Private Organizations Take the Lead
In the past several years, food think tank companies have sprung up as key players in the sustainable food movement. Slow Food USA, with the mantra “Good, Clean, and Fair,” is taking charge in the United States by building gardens in public schools, changing school lunch menus, and running cooking classes that reach approximately 150,000 children. In conjunction with private programs, organizations like Slow Foods USA have also been politically involved in fighting for the creation of a better Farm Bill.
“Right now it is easier to feed our kids Froot Loops than real fruit,” Viertel says about the current food price disparities, “The Slow Food community believes we can do better.” Viertel’s organization supports various campaigns from stopping gas fracking adjacent to sustainable agriculture land in Colorado to working toward fair wages and reasonable housing for farmworkers. “We believe it is going to take a whole lot of engaged individuals working together to drive good policy,” Viertel says.
Other companies such as the Boston-based Oldways are encouraged by the changes the USDA has made in its food policies.
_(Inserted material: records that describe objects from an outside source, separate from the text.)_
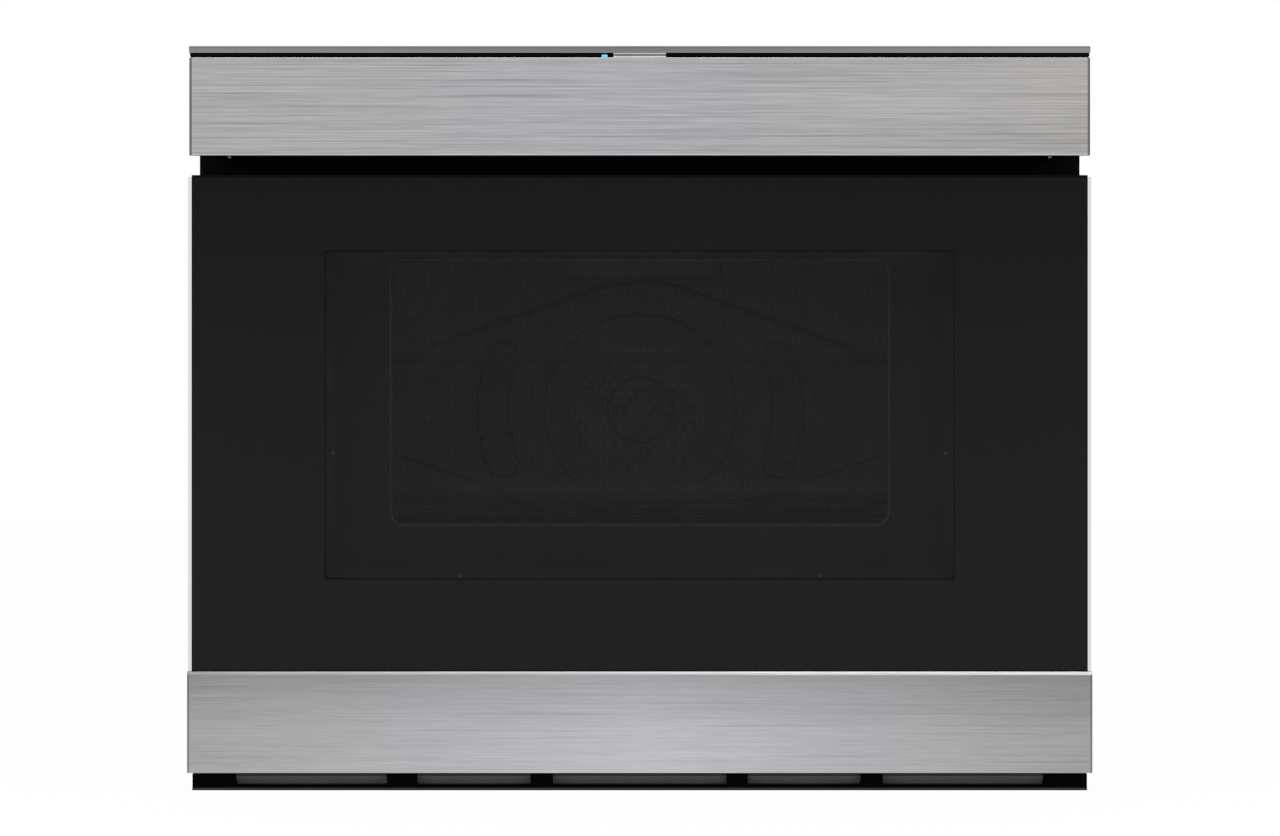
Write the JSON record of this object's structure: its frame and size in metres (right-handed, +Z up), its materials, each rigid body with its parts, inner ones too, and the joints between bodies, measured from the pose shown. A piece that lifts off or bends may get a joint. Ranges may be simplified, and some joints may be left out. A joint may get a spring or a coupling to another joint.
{
  "type": "microwave drawer",
  "caption": "Built-in microwave drawer with stainless front, black glass door, tilting control panel and ventilated base.",
  "frame": {"origin": "on the resting plane, under the middle of the whole object", "axes": "+X to the right seen from the front, -Y out of the front, +Z up"},
  "size_m": [0.606, 0.64, 0.498],
  "materials": {
    "brushed_steel": "brushed stainless steel, grain along the width",
    "zinc_steel": "zinc-coated sheet steel",
    "black_paint": "black satin enamel",
    "grey_paint": "dark grey enamel",
    "trim_aluminium": "satin anodised",
    "black_plastic": "moulded black plastic",
    "white_plastic": "moulded white plastic",
    "black_glass": "tinted black toughened glass, polished",
    "clear_glass": "clear toughened glass",
    "ceramic": "dark glass ceramic",
    "oven_enamel": "grey enamelled steel",
    "chrome_wire": "chromed wire",
    "gear_plastic": "natural acetal",
    "motor_steel": "plated motor can",
    "board": "circuit board with its parts",
    "core_steel": "varnished laminations and windings",
    "heater_steel": "sheathed heating rod",
    "cast_aluminium": "bare aluminium sheet"
  },
  "bodies": {
    "case": {"base_plate": "zinc_steel", "side_panel_left": "zinc_steel", "side_panel_right": "zinc_steel", "top_cover": "zinc_steel", "back_panel": "zinc_steel", "cord_gland": "black_plastic", "case_screws": "zinc_steel", "front_frame": "black_paint", "top_trim": "trim_aluminium", "sensor_and_light": "white_plastic", "air_guide": "black_plastic", "air_baffles": "grey_paint", "oven_floor": "oven_enamel", "oven_roof": "oven_enamel", "oven_wall_left": "oven_enamel", "oven_wall_right": "oven_enamel", "oven_rear_wall": "oven_enamel", "oven_legs": "zinc_steel", "oven_lamp": "clear_glass", "fan_housing": "zinc_steel", "ring_heater": "heater_steel", "convection_motor": "motor_steel", "waveguide": "cast_aluminium", "magnetron": "cast_aluminium", "stirrer_cover": "white_plastic", "stirrer_motor": "motor_steel", "transformer": "core_steel", "capacitor": "cast_aluminium", "blower_housing": "black_plastic", "blower_motor": "motor_steel", "control_board": "board", "interlock_switches": "black_plastic", "outer_runners": "zinc_steel", "drive_bracket": "zinc_steel", "drive_motor": "motor_steel", "panel_hinges": "zinc_steel"},
    "drawer": {"inner_runners": "zinc_steel", "drive_rack": "gear_plastic", "door_glass": "black_glass", "door_side_trims": "trim_aluminium", "lower_panel": "brushed_steel", "door_frame": "black_paint", "choke_frame": "oven_enamel", "mesh_screen": "black_paint", "inner_pane": "clear_glass", "choke_cover": "black_plastic", "latch_hooks": "black_plastic", "drawer_pan": "brushed_steel", "ceramic_floor": "ceramic", "wire_rack": "chrome_wire"},
    "runner_middles": {"middle_runners": "zinc_steel"},
    "gear_shaft": {"gear_cluster": "gear_plastic"},
    "motor_shaft": {"motor_pinion": "gear_plastic"},
    "control_panel": {"fascia": "brushed_steel", "control_bezel": "black_plastic", "touch_glass": "black_glass", "display_board": "board"},
    "convection_wheel": {"convection_fan": "cast_aluminium"},
    "stirrer_wheel": {"stirrer": "cast_aluminium"},
    "cooling_wheel": {"blower_wheel": "black_plastic"}
  },
  "joints": [
    {"name": "drawer_slide", "type": "slide", "parent": "case", "child": "drawer", "axis": [0, -1, 0], "range_m": [0, 0.38]},
    {"name": "runner_slide", "type": "slide", "parent": "case", "child": "runner_middles", "axis": [0, -1, 0], "range_m": [0, 0.19]},
    {"name": "gear_turn", "type": "hinge", "parent": "case", "child": "gear_shaft", "pos_m": [-0.04, -0.235, 0.11], "axis": [1, 0, 0], "range_deg": [0, 1613.3]},
    {"name": "motor_turn", "type": "hinge", "parent": "case", "child": "motor_shaft", "pos_m": [-0.052, -0.2038, 0.11], "axis": [1, 0, 0], "range_deg": [-5376.5, 0]},
    {"name": "panel_tilt", "type": "hinge", "parent": "case", "child": "control_panel", "pos_m": [0, -0.31, 0.4308], "axis": [1, 0, 0], "range_deg": [0, 45]},
    {"name": "convection_spin", "type": "hinge", "parent": "case", "child": "convection_wheel", "pos_m": [0, 0.2, 0.255], "axis": [0, 1, 0], "continuous": true},
    {"name": "stirrer_spin", "type": "hinge", "parent": "case", "child": "stirrer_wheel", "pos_m": [0, 0.01, 0.4], "axis": [0, 0, 1], "continuous": true},
    {"name": "cooling_spin", "type": "hinge", "parent": "case", "child": "cooling_wheel", "pos_m": [0.145, 0.2, 0.078], "axis": [1, 0, 0], "continuous": true}
  ],
  "couplings": [
    {"joint": "runner_slide", "follows": "drawer_slide", "ratio": 0.5},
    {"joint": "gear_turn", "follows": "drawer_slide", "rad_per_m": 74.074},
    {"joint": "motor_turn", "follows": "drawer_slide", "rad_per_m": -246.91}
  ]
}
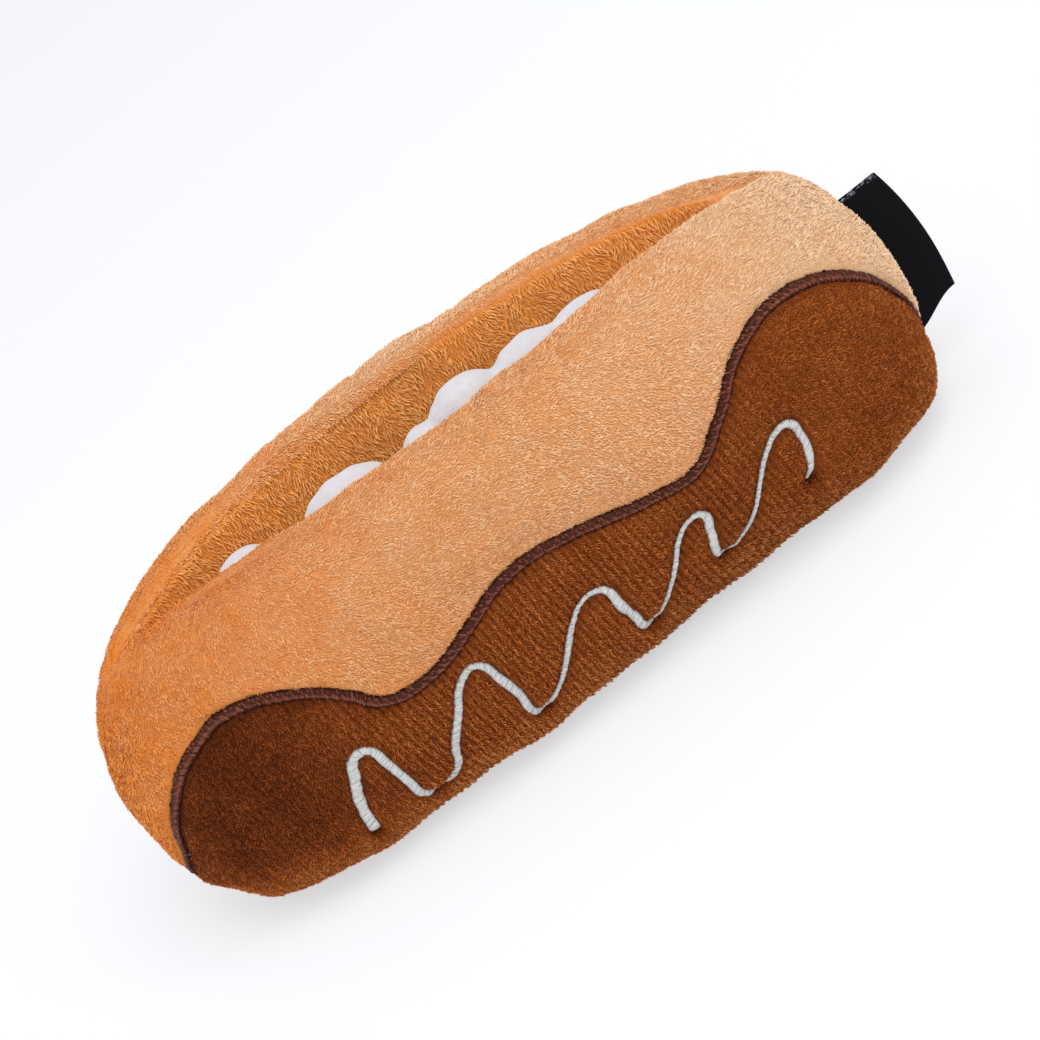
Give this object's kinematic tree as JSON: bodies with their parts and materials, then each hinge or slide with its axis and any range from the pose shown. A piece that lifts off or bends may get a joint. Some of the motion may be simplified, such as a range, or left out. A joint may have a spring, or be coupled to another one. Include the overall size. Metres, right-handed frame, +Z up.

President Sara Baer-Sinnott comments on federal programs like “Know Your Farmer, Know Your Food” and the First Lady’s “Let’s Move” initiative that have increased awareness for healthy eating.
“There’s a lot of hope,” Baer-Sinnott said about the multitude of programs offered by the USDA, “Some of these messages were much harder to sell twenty years ago.”
The Future of Food Policy
The U.S. is in the midst of a lifestyle shift. Organic and local food advocacy has crept into all forms of media and popular culture. Carried on the backs of formidable organizations and programs, the food movement continues to progress rapidly. But in a time of such economic uncertainty, the government cannot look to increase financial backing to organic and local food causes until basic issues of national nourishment are satisfied and access problems, like food deserts, are stomped out.